HELENA - The number of women serving in state legislatures across the country has increased fourfold since 1971, but in Montana, women have little more than doubled their numbers since 1975, statistics show.
Women will hold seven of 50 seats in the Montana Senate during the 2005 Legislature, and 29 in the House. Overall, women will hold 36 seats, or 24 percent, of the 150 seats in the 2005 Legislature, according to statistics compiled by Craig Wilson, professor of political science at Montana State University-Billings.
Nationally, women hold 22 percent of state legislature seats, research by the Center for American Women and Politics shows.
"Aren't we 50 percent of the population?" asked Rep.-elect Mary Caferro, D-Helena. "Shouldn't we be 50 percent of the Legislature?"

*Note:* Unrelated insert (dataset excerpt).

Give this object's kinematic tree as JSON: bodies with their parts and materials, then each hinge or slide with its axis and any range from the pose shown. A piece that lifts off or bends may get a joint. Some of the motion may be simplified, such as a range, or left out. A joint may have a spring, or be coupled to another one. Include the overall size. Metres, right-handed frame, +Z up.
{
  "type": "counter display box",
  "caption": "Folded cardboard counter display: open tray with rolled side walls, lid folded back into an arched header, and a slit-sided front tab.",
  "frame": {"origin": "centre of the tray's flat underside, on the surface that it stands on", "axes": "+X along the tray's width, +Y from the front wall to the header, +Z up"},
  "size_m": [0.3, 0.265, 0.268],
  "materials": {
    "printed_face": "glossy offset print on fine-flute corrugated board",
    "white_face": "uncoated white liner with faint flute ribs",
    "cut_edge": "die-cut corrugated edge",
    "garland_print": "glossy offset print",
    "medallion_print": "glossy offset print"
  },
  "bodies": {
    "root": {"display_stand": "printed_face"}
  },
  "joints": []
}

The majority of women - 27 of the 36 elected to the 2005 Montana Legislature - are Democrats, and nine are Republicans. Wilson attributes the overall gender gap in the Legislature to the conventional social pressures women face every day.

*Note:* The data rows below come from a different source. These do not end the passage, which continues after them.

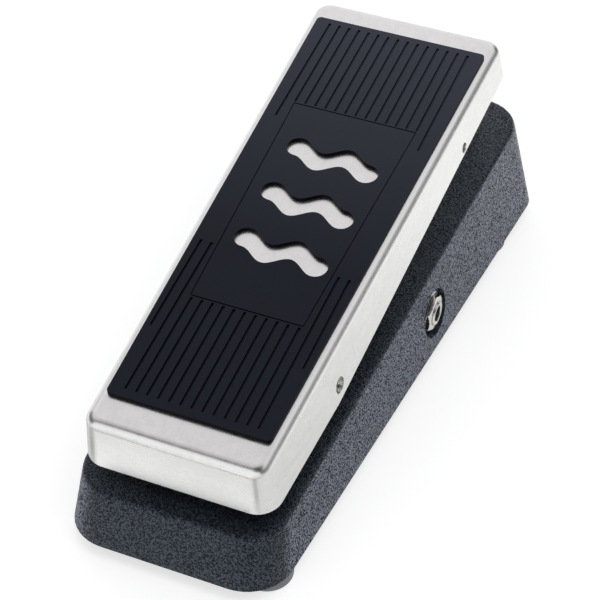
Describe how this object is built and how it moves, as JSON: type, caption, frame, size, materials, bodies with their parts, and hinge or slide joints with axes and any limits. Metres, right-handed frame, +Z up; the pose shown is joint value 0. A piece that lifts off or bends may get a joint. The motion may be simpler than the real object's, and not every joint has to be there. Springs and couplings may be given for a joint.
{
  "type": "guitar effects pedal",
  "caption": "Rocker effects pedal: wedge housing with a tilting foot treadle that drives a rack and a potentiometer, plus a foot switch under the toe.",
  "frame": {"origin": "centre of the footprint's length and width, on the floor under the rubber feet", "axes": "+X to the player's right, +Y from the heel end to the toe end, +Z up"},
  "size_m": [0.102, 0.252, 0.0909],
  "materials": {
    "crackle_paint": "fine crackle",
    "plate_paint": "satin",
    "foot_rubber": "matt",
    "black_rubber": "satin",
    "bright_metal": "brushed satin",
    "cast_metal": "as cast",
    "nickel": "polished",
    "zinc_steel": "zinc plated",
    "nylon": "natural nylon",
    "black_plastic": "moulded",
    "switch_blue": "moulded",
    "board_green": "lacquered",
    "tinned_brass": "tinned",
    "coil_red": "lacquered",
    "film_blue": "dipped",
    "can_grey": "sleeved",
    "resistor_tan": "lacquered",
    "wire_white": "insulation",
    "wire_red": "insulation",
    "battery_case": "printed sleeve",
    "felt": "felt"
  },
  "bodies": {
    "base": {"housing": "crackle_paint", "base_plate": "plate_paint", "rubber_feet": "foot_rubber", "foot_screws": "zinc_steel", "input_jack": "black_plastic", "output_jack": "black_plastic", "jack_bushings": "nickel", "jack_washers": "nickel", "jack_nuts": "nickel", "jack_springs": "tinned_brass", "power_socket": "black_plastic", "power_nut": "zinc_steel", "power_pin": "nickel", "footswitch_body": "switch_blue", "footswitch_bushing": "nickel", "footswitch_lugs": "tinned_brass", "footswitch_nuts": "nickel", "footswitch_washer": "nickel", "pot_bracket": "zinc_steel", "bracket_screws": "zinc_steel", "pot_body": "zinc_steel", "pot_lugs": "tinned_brass", "pot_nut": "nickel", "rack_guide": "nylon", "guide_screws": "zinc_steel", "circuit_board": "board_green", "board_screws": "zinc_steel", "inductor": "coil_red", "film_capacitors": "film_blue", "can_capacitors": "can_grey", "transistors": "black_plastic", "resistors": "resistor_tan", "battery": "battery_case", "battery_bracket": "zinc_steel", "battery_clip": "black_plastic", "signal_wires": "wire_white", "power_wires": "wire_red", "pivot_shaft": "zinc_steel", "pivot_nuts": "zinc_steel", "pivot_washers": "zinc_steel", "friction_washers": "nylon", "heel_bumpers": "black_rubber", "toe_bumpers": "black_rubber"},
    "treadle": {"treadle_cover": "bright_metal", "treadle_frame": "cast_metal", "cover_screws": "nickel", "cover_dowels": "zinc_steel", "tread_mat": "black_rubber", "pivot_bushes": "nylon", "drive_pin": "zinc_steel", "pin_clips": "zinc_steel", "switch_pad": "felt"},
    "rack": {"gear_rack": "nylon"},
    "pinion": {"pinion_gear": "nylon", "pot_shaft": "zinc_steel"},
    "switch_plunger": {"footswitch_button": "nickel"}
  },
  "joints": [
    {"name": "treadle_tilt", "type": "hinge", "parent": "base", "child": "treadle", "pos_m": [0, -0.0024, 0.0495], "axis": [-1, 0, 0], "range_deg": [0, 13.5]},
    {"name": "rack_slide", "type": "slide", "parent": "base", "child": "rack", "axis": [0, 0, -1], "range_m": [0, 0.0119]},
    {"name": "pinion_spin", "type": "hinge", "parent": "base", "child": "pinion", "pos_m": [0, 0.0566, 0.027], "axis": [1, 0, 0], "range_deg": [0, 122]},
    {"name": "footswitch_press", "type": "slide", "parent": "base", "child": "switch_plunger", "axis": [0, 0.1018, -0.9948], "range_m": [0, 0.003], "stiffness_N_per_m": 1500}
  ],
  "couplings": [
    {"joint": "rack_slide", "follows": "treadle_tilt", "m_per_rad": 0.0499},
    {"joint": "pinion_spin", "follows": "treadle_tilt", "ratio": 8.9107}
  ]
}
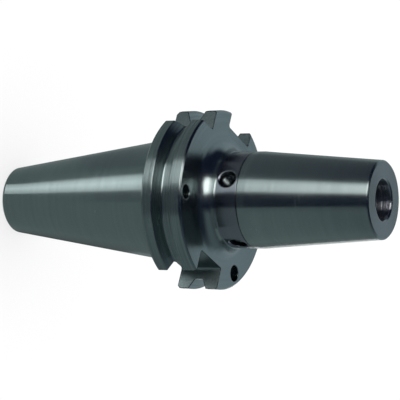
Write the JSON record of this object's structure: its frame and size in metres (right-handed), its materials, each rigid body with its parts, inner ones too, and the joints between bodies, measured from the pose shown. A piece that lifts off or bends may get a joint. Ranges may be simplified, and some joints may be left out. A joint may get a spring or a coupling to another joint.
{
  "type": "shrink fit holder",
  "caption": "Steep-taper tool holder with a gripper flange and a slim conical nose whose heated bore shrinks onto a round tool shank.",
  "frame": {"origin": "centre of the gauge plane of the taper, where its diameter is 44.45 mm", "axes": "+Z along the tool axis towards the nose; +X towards the deeper of the two drive slots"},
  "size_m": [0.0614, 0.0636, 0.1484],
  "materials": {
    "ground_steel": "fine ground and turned, low gloss",
    "screw_steel": "black oxide, satin"
  },
  "bodies": {
    "root": {"holder_body": "ground_steel", "length_stop_screw": "screw_steel"}
  },
  "joints": []
}
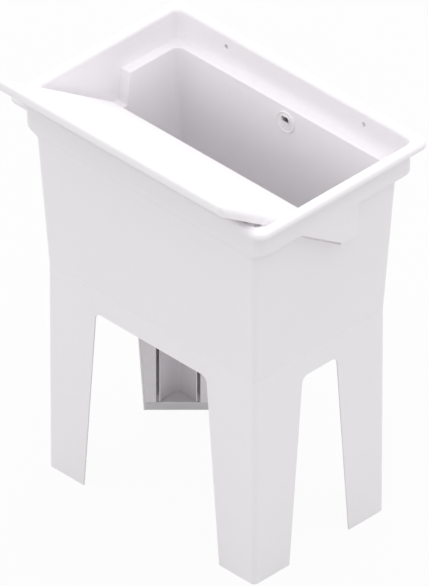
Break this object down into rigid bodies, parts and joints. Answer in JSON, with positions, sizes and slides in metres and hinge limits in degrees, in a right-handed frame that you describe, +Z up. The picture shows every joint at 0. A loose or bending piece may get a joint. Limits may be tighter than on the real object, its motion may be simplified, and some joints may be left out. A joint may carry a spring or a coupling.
{
  "type": "utility laundry sink",
  "caption": "Deep rectangular laundry tub on a four-legged moulded stand, with a loose sloping washboard, an overflow and a bottle trap.",
  "frame": {"origin": "bottom centre of the whole sink, on the floor", "axes": "+X to the right along the length, +Y to the wall behind, +Z up"},
  "size_m": [0.67, 0.5198, 0.9331],
  "materials": {
    "tub_plastic": "satin moulded",
    "stand_plastic": "satin moulded",
    "board_plastic": "satin moulded",
    "cover_plastic": "gloss moulded",
    "pipe_plastic": "semi-gloss moulded",
    "steel": "brushed",
    "brass": "machined",
    "seal_rubber": "matte",
    "plug_rubber": "matte"
  },
  "bodies": {
    "sink": {"foot_back_left": "stand_plastic", "foot_back_right": "stand_plastic", "foot_front_left": "stand_plastic", "foot_front_right": "stand_plastic", "overflow_body": "pipe_plastic", "overflow_bottom_nut": "pipe_plastic", "overflow_bottom_seal": "seal_rubber", "overflow_cover": "cover_plastic", "overflow_pipe": "pipe_plastic", "overflow_seal": "seal_rubber", "overflow_top_nut": "pipe_plastic", "overflow_top_seal": "seal_rubber", "stand": "stand_plastic", "stand_screws": "steel", "strainer_dish": "steel", "strainer_seal": "seal_rubber", "trap_body": "pipe_plastic", "trap_cup": "pipe_plastic", "trap_cup_seal": "seal_rubber", "trap_gland_nut": "pipe_plastic", "trap_gland_seal": "seal_rubber", "trap_inlet_nut": "pipe_plastic", "trap_inlet_pipe": "pipe_plastic", "trap_inlet_washer": "seal_rubber", "trap_outlet_nut": "pipe_plastic", "trap_outlet_pipe": "pipe_plastic", "trap_outlet_seal": "seal_rubber", "tub": "tub_plastic", "waste_body": "pipe_plastic", "waste_nut": "brass", "waste_screw": "steel", "waste_seal": "seal_rubber"},
    "board": {"washboard": "board_plastic"},
    "plug": {"drain_plug": "plug_rubber"}
  },
  "joints": [
    {"name": "washboard_lift", "type": "slide", "parent": "sink", "child": "board", "axis": [0, 0, 1], "range_m": [0, 0.16]},
    {"name": "plug_lift", "type": "slide", "parent": "sink", "child": "plug", "axis": [0, 0, 1], "range_m": [0, 0.06]}
  ]
}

"We're in the 21st century, but these traditional roles appear to have some impact on who runs for office," Wilson said. "I've yet to hear a male legislator say he can't run for office because he has to raise his family."
Some women who are in the 2005 Legislature agree with Wilson's assessment.

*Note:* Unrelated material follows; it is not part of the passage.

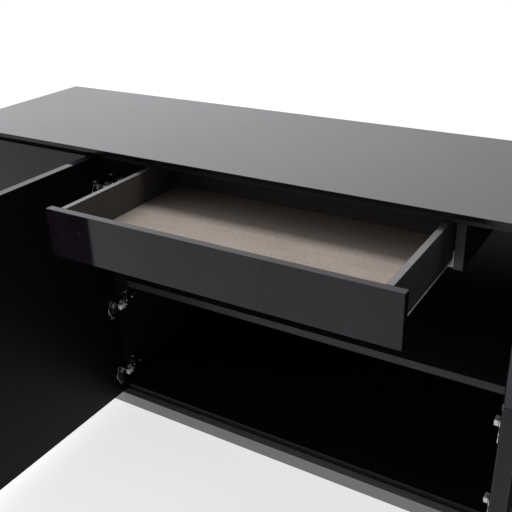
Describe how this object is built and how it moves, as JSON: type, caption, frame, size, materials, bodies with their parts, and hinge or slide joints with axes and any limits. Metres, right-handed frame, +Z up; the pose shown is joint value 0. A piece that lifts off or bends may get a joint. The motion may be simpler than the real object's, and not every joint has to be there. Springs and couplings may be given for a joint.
{
  "type": "sideboard",
  "caption": "Long low sideboard with plain hinged doors under an overhanging top, a recessed plinth, shelves and an inner drawer on side runners behind the centre doors.",
  "frame": {"origin": "on the floor, at the middle of the underside of the plinth's front board, halfway along the cabinet", "axes": "+X to the right seen from the front, +Y towards the back, +Z up. The doors and the drawer open towards -Y"},
  "size_m": [2.076, 1.0075, 0.772],
  "materials": {
    "top_finish": "satin lacquered board, dark grey",
    "front_finish": "semi-gloss lacquered board, near black",
    "carcass_finish": "matt black-brown board",
    "shelf_finish": "matt grey-brown board",
    "plinth_finish": "satin light grey",
    "drawer_finish": "matt dark brown board",
    "drawer_bottom_finish": "matt taupe woodgrain panel",
    "nickel": "bright nickel plate",
    "runner_steel": "white coated steel"
  },
  "bodies": {
    "cabinet": {"top_slab": "top_finish", "carcass_top": "carcass_finish", "bottom_board": "carcass_finish", "side_panel_left": "carcass_finish", "side_panel_right": "carcass_finish", "divider_left": "carcass_finish", "divider_right": "carcass_finish", "back_panel": "carcass_finish", "shelf_centre": "shelf_finish", "shelf_left": "shelf_finish", "shelf_right": "shelf_finish", "plinth_front": "plinth_finish", "plinth_back": "plinth_finish", "plinth_left": "plinth_finish", "plinth_right": "plinth_finish", "hanger_left": "shelf_finish", "hanger_right": "shelf_finish", "cabinet_runner_left": "runner_steel", "cabinet_runner_right": "runner_steel", "hinge_arm_outer_left_1": "nickel", "hinge_arm_outer_left_2": "nickel", "hinge_arm_outer_left_3": "nickel", "hinge_arm_centre_left_1": "nickel", "hinge_arm_centre_left_2": "nickel", "hinge_arm_centre_left_3": "nickel", "hinge_arm_outer_right_1": "nickel", "hinge_arm_outer_right_2": "nickel", "hinge_arm_outer_right_3": "nickel", "hinge_arm_centre_right_1": "nickel", "hinge_arm_centre_right_2": "nickel", "hinge_arm_centre_right_3": "nickel"},
    "door_outer_left": {"door_outer_left": "front_finish", "hinge_cup_outer_left_1": "nickel", "hinge_cup_outer_left_2": "nickel", "hinge_cup_outer_left_3": "nickel"},
    "door_centre_left": {"door_centre_left": "front_finish", "hinge_cup_centre_left_1": "nickel", "hinge_cup_centre_left_2": "nickel", "hinge_cup_centre_left_3": "nickel"},
    "door_outer_right": {"door_outer_right": "front_finish", "hinge_cup_outer_right_1": "nickel", "hinge_cup_outer_right_2": "nickel", "hinge_cup_outer_right_3": "nickel"},
    "door_centre_right": {"door_centre_right": "front_finish", "hinge_cup_centre_right_1": "nickel", "hinge_cup_centre_right_2": "nickel", "hinge_cup_centre_right_3": "nickel"},
    "drawer": {"drawer_front": "front_finish", "drawer_side_left": "drawer_finish", "drawer_side_right": "drawer_finish", "drawer_bottom": "drawer_bottom_finish", "drawer_back": "drawer_finish", "drawer_runner_left": "runner_steel", "drawer_runner_right": "runner_steel"}
  },
  "joints": [
    {"name": "door_outer_left_hinge", "type": "hinge", "parent": "cabinet", "child": "door_outer_left", "pos_m": [-1.03, -0.011, 0.3935], "axis": [0, 0, -1], "range_deg": [0, 105]},
    {"name": "door_centre_left_hinge", "type": "hinge", "parent": "cabinet", "child": "door_centre_left", "pos_m": [-0.533, -0.007, 0.3935], "axis": [0, 0, -1], "range_deg": [-10, 15]},
    {"name": "door_outer_right_hinge", "type": "hinge", "parent": "cabinet", "child": "door_outer_right", "pos_m": [1.03, -0.011, 0.3935], "axis": [0, 0, 1], "range_deg": [0, 105]},
    {"name": "door_centre_right_hinge", "type": "hinge", "parent": "cabinet", "child": "door_centre_right", "pos_m": [0.5266, -0.007, 0.3935], "axis": [0, 0, 1], "range_deg": [-10, 5]},
    {"name": "drawer_slide", "type": "slide", "parent": "cabinet", "child": "drawer", "axis": [0, -1, 0], "range_m": [-0.312, 0.03]}
  ]
}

Caferro said women, more so than men, face special challenges in running for and working in the Legislature. Caferro herself has overcome some barriers on her way to the statehouse. As a single mother of four, she knows what it's like to balance two jobs, college and the demands of a household.
"A number of women still work full time and have a good share of the responsibilities of the family," Caferro said, adding that such responsibility might make women think twice or not at all about running for political office.
Rep. Diane Rice, R-Harrison, was just elected to her third term in the House. She said the women in the Legislature tend to have to balance more responsibility than their male counterparts. During the four-month session, Rice makes the 90-mile trip back to her family ranch every weekend so she can continue working the books of the cattle, grain and hay business.
Rice shared housing with Rep. Debbie Barrett, R-Dillon, last session. The fact that many male legislators brought their wives with them to Helena for the session didn't escape these two.
"We used to joke we needed a wife," Rice said. "The men weren't worrying about laundry."
Rice also pointed out that many of the women in the Legislature are older and tend to have grown children. She agrees that the dual responsibilities of motherhood and work can prohibit some younger women from running for office. Rice's own children are grown.
"Just looking at the age bracket of the women who do serve, it probably has to do with having younger children," Rice said. "Younger women are probably not able to break away for four months."
The director for the Center for American Women and Politics at Rutgers University said the legislative environment is not very encouraging to women. Debbie Walsh said more programs need to be held to encourage women, especially young women, to enter the fray. Nationally, women under the age of 36 represent a mere 12 percent of all lawmakers, she said.
"There is still, unfortunately, this double standard," Walsh said. "It's just harder for women."
Despite women's minority status in the Legislature, Rice said the women in the Montana statehouse are just as powerful and as respected as their male counterparts.
"I really don't believe there's any distinction between the men and the women as far as the work we do there," Rice said.